Dans les faits, le documentaire, bien que moins abouti et maîtrisé que l’était Looking for Richard, se révèle plus intéressant que l’adaptation cinématographique qui le suit. Le film, terminé en 2014, propose une relecture très personnelle de la pièce controversée et longtemps interdite de Wilde, se concentrant sur la figure de la virginale Salomé et sur sa relation avec le roi Hérode. Le docudrame et le film montrent bien aussi l’obsession que Salomé exerce sur Pacino, à l’instar de celle ressentie par le roi.

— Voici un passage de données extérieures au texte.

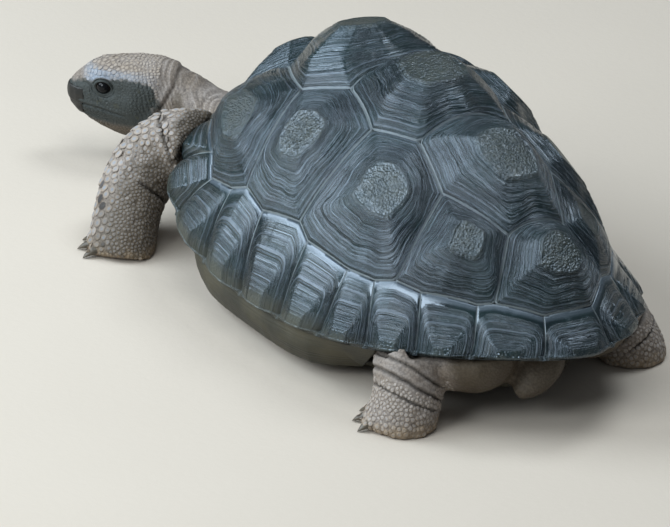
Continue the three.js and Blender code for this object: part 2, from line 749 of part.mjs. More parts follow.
// ---------------------------------------------------------------- putting the soft parts together
const wideTrunk = solid(trunkSolid(gap * 1.5))
  .add(solid(trunkSolid(0)))
  .add(solid(trunkSolid(0).translate(0, 0, -gap)))
  .add(rumpSolid(gap * 1.5));
plastronSeams.forEach((row) => add(row[0], plateSolid(row, 0), colours.plastron));

const bell = solid(bellSolid());
const widePlates = plastronSeams
  .map((row) => solid(plateSolid(row, gap)))
  .reduce((sum, plate) => sum.add(plate));
const clearOfShell = (piece) => piece.subtract(wideTrunk).subtract(widePlates).intersect(bell);
const largest = (piece) => piece.decompose().sort((a, b) => b.volume() - a.volume())[0];
const rumps = rumpSolid(0).subtract(widePlates).intersect(bell);
add("trunk", geometryOf(largest(solid(trunkSolid(0)).add(rumps))), colours.skin);

const wideNeck = solid(loft(neckStations, { sides: 14, grow: gap * 1.5 }));
const wideTail = solid(loft(tailStations, { sides: 10, grow: gap * 1.5 }));
const walking = [
  ["foreleg_left", foreleg, 1, { shift: 0, heading: 32, fan: [-56, -28, 0, 28, 56] }],
  ["foreleg_right", foreleg, -1, { shift: 9, heading: 26, fan: [-56, -28, 0, 28, 56] }],
  ["hindleg_left", hindleg, 1, { shift: 0, heading: 40, fan: [-45, -15, 15, 45] }],
  ["hindleg_right", hindleg.map(([x, y, z, width, height]) => [x - 4, y, z, width, height]), -1, { shift: -11, heading: 34, fan: [-45, -15, 15, 45] }],
];
walking.forEach(([name, stations, side, foot]) => {
  const leg = legSolid(stations, side, foot).subtract(wideNeck).subtract(wideTail);
  add(name, geometryOf(largest(clearOfShell(leg))), colours.skin);
});

const headShape = solid(headSolid(0));
const upperBeakPlace = (grow) => headSlab(-4, 7.6 + grow, -head.mouthDrop - grow, 2.6 + grow);
const lowerBeakPlace = (grow) => headSlab(-4, 6.8 + grow, -9 - grow, -head.mouthDrop - gap + grow);
const eyePlace = (side, grow) => {
  const ball = new THREE.SphereGeometry(head.eyeRadius + grow, 10, 7);
  const centre = headPoint(head.eyeBack, head.eyeOut * side, head.eyeUp);
  ball.translate(centre.x, centre.y, centre.z);
  return solid(ball);
};
const skull = headShape
  .subtract(upperBeakPlace(gap))
  .subtract(lowerBeakPlace(gap))
  .subtract(eyePlace(1, gap))
  .subtract(eyePlace(-1, gap));
add("head", geometryOf(largest(skull)), colours.skin);
add("beak_upper", geometryOf(headShape.intersect(upperBeakPlace(0))), colours.horn);
add("beak_lower", geometryOf(headShape.intersect(lowerBeakPlace(0))), colours.horn);
add("eye_left", geometryOf(eyePlace(1, 0)), colours.eye);
add("eye_right", geometryOf(eyePlace(-1, 0)), colours.eye);

const neck = clearOfShell(solid(loft(neckStations, { sides: 14 })).subtract(solid(headSolid(gap))));
add("neck", geometryOf(largest(neck)), colours.skin);
const tail = clearOfShell(solid(loft(tailStations, { sides: 10 })));
add("tail", geometryOf(largest(tail)), colours.skin);

// The model's footprint is centred on the origin.
const footprint = new THREE.Box3().setFromObject(tortoise).getCenter(new THREE.Vector3());
tortoise.children.forEach((mesh) => mesh.geometry.translate(-footprint.x, -footprint.y, 0));

export default tortoise;
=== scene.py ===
import math

import bpy
import numpy as np
from mathutils import Matrix, Vector


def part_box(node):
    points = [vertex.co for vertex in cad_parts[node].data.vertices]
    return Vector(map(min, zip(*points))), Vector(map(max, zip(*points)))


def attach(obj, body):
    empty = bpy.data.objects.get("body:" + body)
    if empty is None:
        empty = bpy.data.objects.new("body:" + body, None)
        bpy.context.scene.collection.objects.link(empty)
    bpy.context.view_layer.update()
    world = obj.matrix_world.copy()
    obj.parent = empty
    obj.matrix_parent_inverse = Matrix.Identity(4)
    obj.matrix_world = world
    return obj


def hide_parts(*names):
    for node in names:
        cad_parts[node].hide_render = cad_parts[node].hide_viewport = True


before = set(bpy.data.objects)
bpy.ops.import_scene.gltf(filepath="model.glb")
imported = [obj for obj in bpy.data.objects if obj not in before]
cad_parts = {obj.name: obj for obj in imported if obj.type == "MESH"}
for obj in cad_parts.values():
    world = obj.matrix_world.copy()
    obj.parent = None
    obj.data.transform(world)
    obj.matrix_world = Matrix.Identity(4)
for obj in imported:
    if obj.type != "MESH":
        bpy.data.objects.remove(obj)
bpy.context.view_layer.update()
mm = 0.001
print("frame loaded")


# ---- small tools for meshes

def deselectAll():
    if bpy.context.object and bpy.context.object.mode != "OBJECT":
        bpy.ops.object.mode_set(mode="OBJECT")
    bpy.ops.object.select_all(action="DESELECT")


def activate(piece):
    deselectAll()
    piece.select_set(True)
    bpy.context.view_layer.objects.active = piece


def coordinates(piece):
    flat = np.empty(len(piece.data.vertices) * 3)
    piece.data.vertices.foreach_get("co", flat)
    return flat.reshape(-1, 3)


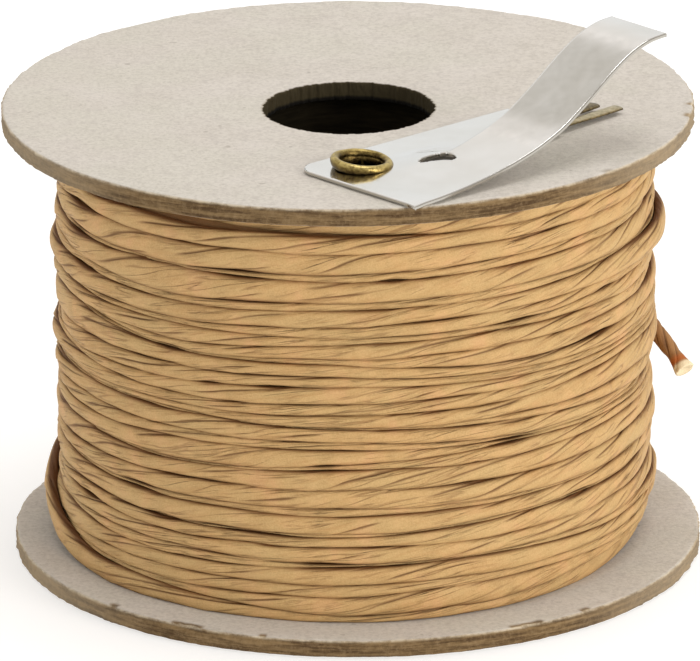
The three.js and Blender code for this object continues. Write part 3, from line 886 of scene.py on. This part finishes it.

Salomé est une décharge brutale sur la transgression, le désir et la sexualité, mais c’est aussi, et il faut le dire, le portrait moraliste d’une femme que tous les hommes désirent au premier regard et dont l’innocence est érigée en vertu… Du moins jusqu’à ce qu’elle perde la tête, repoussée par le seul homme pour lequel elle brûle d’un ardent désir au seul son de sa voix. Elle ne souhaite plus alors qu’une chose : le voir décapité pour pouvoir enfin baiser ses lèvres rouges, désir qui signera sa perte. Dans le rôle-titre, Jessica Chastain brille tantôt de sensualité tantôt d’une fureur implacable. Beauté rousse, l’actrice incarne une Salomé magnétique dont la folie perce peu à peu le regard. Face à elle, Al Pacino en Hérode, les doigts sertis de bagues et la voix ridiculement haut perchée, passe du bouffon guidé par ses pulsions au souverain implacable. Leurs échanges sont puissants, troublants. La folie est aussi du côté du prophète, incarné par un lumineux Kevin Anderson, dont la voix résonne depuis le fond du puits glauque où il est tenu captif. La production est toutefois lourdement appuyée par une musique constante qui noie par moments leurs performances.
En programme double le docudrame et le film nous donnent un aperçu du processus de création d’une pièce et au travail d’acteur, tout en proposant une belle initiation à cette histoire biblique réimaginée par Oscar Wilde, mais nous laissent au final sur notre faim. À voir pour la sublime performance de Chastain.